Les fonctionnaires de Montréal devront renoncer à leurs jeux. Lors de ses vérifications, Montréal a recensé pas moins de 2311 logiciels (16 000 en comptant les diverses versions) sur les ordinateurs de ses employés. Du nombre, 945 logiciels n'avaient aucun lien avec leur travail, notamment des jeux. La Ville souhaite maintenant réduire à 300 le nombre de logiciels sur ses ordinateurs afin de faciliter la gestion de son parc informatique. En effet, le vérificateur général de Montréal a relevé dans son plus récent rapport d'importantes lacunes dans la gestion des licences. La Ville a reçu ces dernières années trois factures imprévues d'un total de 2,7 millions, pour son utilisation de logiciels sans licences.

D'Office aux logiciels libres

Les employés de Montréal utilisent encore la version 2003 de Microsoft Office, une suite de logiciels qui ne reçoit plus de soutien technique depuis avril dernier. La Ville de Montréal a renoncé à l'idée d'équiper ses ordinateurs de la plus récente version de cette suite, estimant qu'elle ne répond plus à ses besoins. La métropole jongle plutôt avec trois scénarios, misant sur les logiciels libres et les services infonuagiques, soit ceux offerts en ligne. La Ville évalue qu'il en coûterait près de 11 millions pour miser entièrement sur les logiciels libres, principalement pour convertir les fichiers. Montréal n'a pas encore défini combien il pourrait lui en coûter pour miser sur des logiciels infonuagiques.
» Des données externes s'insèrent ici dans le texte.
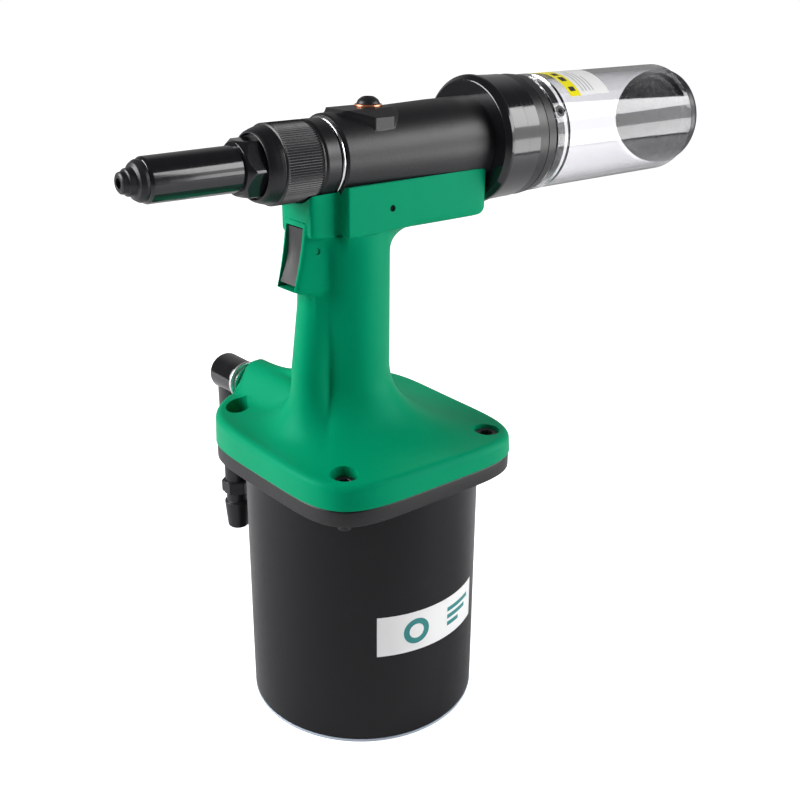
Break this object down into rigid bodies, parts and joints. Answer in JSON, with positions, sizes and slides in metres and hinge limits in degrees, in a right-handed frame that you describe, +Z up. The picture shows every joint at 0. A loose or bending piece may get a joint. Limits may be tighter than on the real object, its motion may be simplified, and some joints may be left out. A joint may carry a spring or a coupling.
{
  "type": "pneumatic rivet gun",
  "caption": "Upright air-hydraulic rivet gun: air cylinder base, moulded trigger handle, horizontal barrel with a nosepiece and a clear bottle for spent mandrels.",
  "frame": {"origin": "centre of the base pad's underside, on the air cylinder's axis", "axes": "+Z up the air cylinder, +X along the barrel from the nose to the container, +Y to the side of the air inlet"},
  "size_m": [0.2871, 0.1249, 0.2686],
  "materials": {
    "black_casting": "fine textured satin black",
    "black_gloss": "gloss black, anodised",
    "black_sleeve": "satin black powder coat",
    "black_oxide": "black oxide",
    "green_cover": "moulded, fine satin texture",
    "trigger_grey": "moulded, satin",
    "clear": "clear polycarbonate",
    "smoke": "smoke grey, polished",
    "black_plastic": "moulded",
    "steel": "turned",
    "bright": "bright turned",
    "alloy": "turned",
    "copper": "annealed copper",
    "seal": "nitrile",
    "pad": "pale blue grey",
    "label_yellow": "printed film",
    "label_white": "printed film"
  },
  "bodies": {
    "frame": {"base_pad": "pad", "cylinder_floor": "alloy", "air_cylinder": "black_sleeve", "base_flange": "black_casting", "cylinder_seal": "seal", "ram_gland": "alloy", "ram_seal": "seal", "head_body": "black_casting", "column_screws": "black_oxide", "bleed_screw": "black_oxide", "bleed_washer": "copper", "front_rod_seal": "seal", "handle_cover": "green_cover", "cover_screws": "black_oxide", "screw_washers": "steel", "saddle_pins": "black_oxide", "trigger_pin": "steel", "valve_body": "alloy", "valve_spring": "steel", "inlet_stem": "steel", "inlet_ring": "bright", "nose_adapter": "black_gloss", "nose_housing": "black_gloss", "nosepiece": "black_oxide", "lock_ring": "bright", "return_spring": "steel", "rear_collar": "black_casting", "exhaust_ring": "black_gloss", "container_seat": "black_plastic", "container_seal": "seal", "cylinder_label": "label_white"},
    "ram": {"ram_rod": "steel", "air_piston": "alloy", "air_piston_seal": "seal", "piston_nut": "steel"},
    "puller": {"pull_piston": "steel", "pull_piston_seal": "seal", "jaw_case": "steel", "mandrel_tube": "steel", "jaw_spring": "steel"},
    "pusher": {"jaw_pusher": "steel"},
    "jaw_a": {"jaw_a": "steel"},
    "jaw_b": {"jaw_b": "steel"},
    "jaw_c": {"jaw_c": "steel"},
    "trigger": {"trigger": "trigger_grey"},
    "valve": {"valve_stem": "steel"},
    "swivel": {"swivel_elbow": "black_gloss", "plug_nut": "black_oxide", "air_plug": "black_oxide"},
    "lock_nut": {"lock_nut": "black_gloss"},
    "latch_ring": {"latch_ring": "smoke"},
    "container": {"container_ring": "smoke", "set_screw": "black_oxide", "collection_container": "clear", "end_cap": "black_plastic", "container_label": "label_yellow"}
  },
  "joints": [
    {"name": "trigger_pull", "type": "hinge", "parent": "frame", "child": "trigger", "pos_m": [-0.027, 0, 0.2085], "axis": [0, -1, 0], "range_deg": [0, 9.2], "stiffness_Nm_per_rad": 0.1},
    {"name": "valve_push", "type": "slide", "parent": "frame", "child": "valve", "axis": [1, 0, 0], "range_m": [0, 0.00117], "deforming": ["valve_spring"]},
    {"name": "ram_lift", "type": "slide", "parent": "frame", "child": "ram", "axis": [0, 0, 1], "range_m": [0, 0.072]},
    {"name": "puller_pull", "type": "slide", "parent": "frame", "child": "puller", "axis": [1, 0, 0], "range_m": [0, 0.0264], "deforming": ["return_spring"]},
    {"name": "jaw_pusher_slide", "type": "slide", "parent": "puller", "child": "pusher", "axis": [-1, 0, 0], "range_m": [0, 0.0009], "stiffness_N_per_m": 400, "deforming": ["jaw_spring"]},
    {"name": "jaw_a_close", "type": "slide", "parent": "puller", "child": "jaw_a", "axis": [-0.9896, 0, 0.1438], "range_m": [0, 0.000919]},
    {"name": "jaw_b_close", "type": "slide", "parent": "puller", "child": "jaw_b", "axis": [-0.9896, -0.1245, -0.0719], "range_m": [0, 0.000919]},
    {"name": "jaw_c_close", "type": "slide", "parent": "puller", "child": "jaw_c", "axis": [-0.9896, 0.1245, -0.0719], "range_m": [0, 0.000919]},
    {"name": "inlet_swivel", "type": "hinge", "parent": "frame", "child": "swivel", "pos_m": [-0.024, 0.06, 0.137], "axis": [0, 1, 0], "continuous": true},
    {"name": "lock_nut_turn", "type": "hinge", "parent": "frame", "child": "lock_nut", "pos_m": [-0.035, 0, 0.2417], "axis": [1, 0, 0], "continuous": true},
    {"name": "latch_ring_turn", "type": "hinge", "parent": "frame", "child": "latch_ring", "pos_m": [0.082, 0, 0.2417], "axis": [1, 0, 0], "range_deg": [0, 60]},
    {"name": "container_pull_off", "type": "slide", "parent": "frame", "child": "container", "axis": [1, 0, 0], "range_m": [0, 0.06]}
  ],
  "couplings": [
    {"joint": "trigger_pull", "follows": "valve_push", "rad_per_m": 133.33},
    {"joint": "puller_pull", "follows": "ram_lift", "ratio": 0.36393},
    {"joint": "jaw_a_close", "follows": "jaw_pusher_slide", "ratio": 1.0105},
    {"joint": "jaw_b_close", "follows": "jaw_pusher_slide", "ratio": 1.0105},
    {"joint": "jaw_c_close", "follows": "jaw_pusher_slide", "ratio": 1.0105}
  ]
}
Du mou dans les «lignes dures»

Au moins 3200 employés de Montréal disposent à la fois d'un téléphone fixe et d'un cellulaire. La Ville évalue que de 80 à 90% pourraient se passer de leur ligne dure. «On voit une tendance forte où les gens ont un téléphone fixe, mais ne l'utilisent pas. La décision nous apparaît assez évidente de rationaliser le nombre de lignes», dit Harout Chitilian. Montréal évalue qu'elle pourra ainsi économiser 3 millions sur 5 ans, chaque ligne fixe coûtant 207$ annuellement. En parallèle, Montréal veut aussi convaincre les 3000 employés qui utilisent encore de «vieilles» lignes téléphoniques de passer à la technologie IP. Ces nouvelles lignes coûtent 8$ par mois, contre 25 à 28$ pour les anciennes, une économie potentielle de plus de 600 000$ par an.

Vers un Montréal sans fil

La Ville de Montréal souhaite passer au sans-fil pour rester branchée dans ses édifices. Présentement, c'est la compagnie Telus qui gère le réseau «filaire» de la métropole permettant aux ordinateurs d'être connectés. La Ville évalue qu'elle pourrait se passer se ses 18 000 prises d'accès en misant sur des bornes sans fil. Montréal devra toutefois mieux sécuriser son réseau, prévenait le Vérificateur général dans son récent rapport. Sur les huit édifices audités, deux avaient des réseaux ouverts, sans aucune sécurité, ce qui représente un risque «élevé». Le Vérificateur avait même découvert une borne «cachée» dont on n'a pu déterminer l'installateur.

Apportez votre tablette

Montréal réfléchit à la possibilité de permettre à ses employés d'utiliser leurs appareils personnels au travail. Dans son rapport, la Ville prend note de la «pratique de plus en plus répandue consistant à utiliser ses équipements personnels (ordinateur portable, tablette) dans un contexte professionnel», ce que les anglophones ont baptisé le Bring your own device. «On n'est pas rendus là, mais on doit y réfléchir, notamment pour les questions de sécurité. Entre une PME et la Ville, il y a une vingtaine de milliers d'employés de différence», dit Harout Chitilian.